Unless a trial judge is careless enough to make inappropriate comments during the course of a trial (such as one judge did by asking a complainant of sexual assault why she didn’t just keep her knees together) or to be obviously well off the mark in reviewing the evidence and applying the law, there is a wide range of acceptable judicial decisions in a substantial percentage of cases. I have sometimes won cases I thought I should lose and lost cases I thought I should win. But I rarely recommended appealing because the decision did not contain any “palpable and overriding error” – the criterion for overturning a trial decision on appeal. Asking questions about previous trial decisions during nomination hearings will in most cases provide no useful answers.
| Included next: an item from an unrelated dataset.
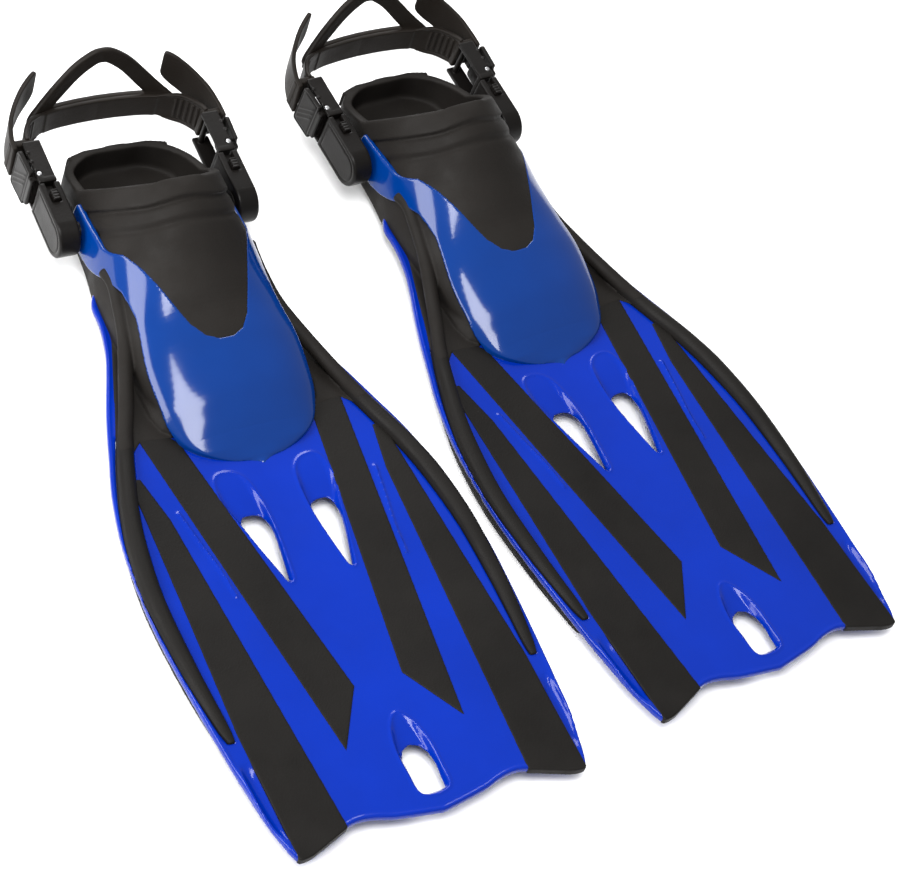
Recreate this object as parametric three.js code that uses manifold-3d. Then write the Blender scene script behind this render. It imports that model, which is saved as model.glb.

Asking someone for their views on a controversial topic like abortion will rarely provide useful answers. Any nominee with an ounce of common sense will never say “I am all in favour of abortion” or “I am opposed to abortion under any circumstances”. What they will say is something appropriately judicial like “I am fully aware of the Canadian law on abortion and it’s my job as a judge to apply that law to the facts of the case. It’s not my job to like or dislike the laws that Parliament has enacted.  The outcome of every case should depend on the facts of that case.” Is an answer like that really useful in revealing biases? Is it even good political theatre on television? And how long might it be before current biases are let go, to be replaced by future biases? We all grow and change.
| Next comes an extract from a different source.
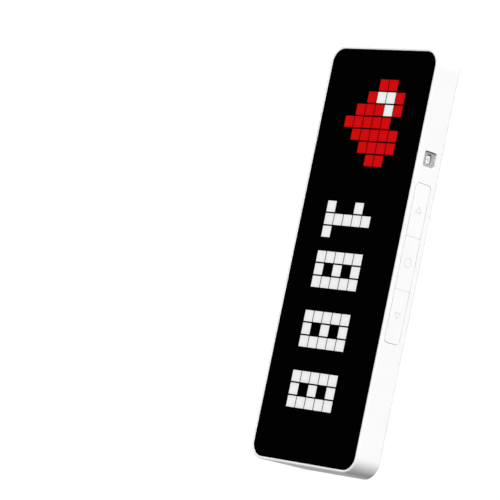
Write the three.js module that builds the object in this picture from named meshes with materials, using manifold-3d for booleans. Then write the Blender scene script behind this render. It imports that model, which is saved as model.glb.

The nomination questioning process now seems to be accepted in Canada. Although the Harper government used it in some cases and not in others, the Trudeau government appears more committed to it. It’s main benefit is to give some MPs media exposure.  However, after a few more nomination hearings demonstrate their lack of utility, or what may be worse, degenerate into partisan bickering, I hope that Canada will stop imitating the US system and rely on published biographies and the expert committee’s vetting of candidates.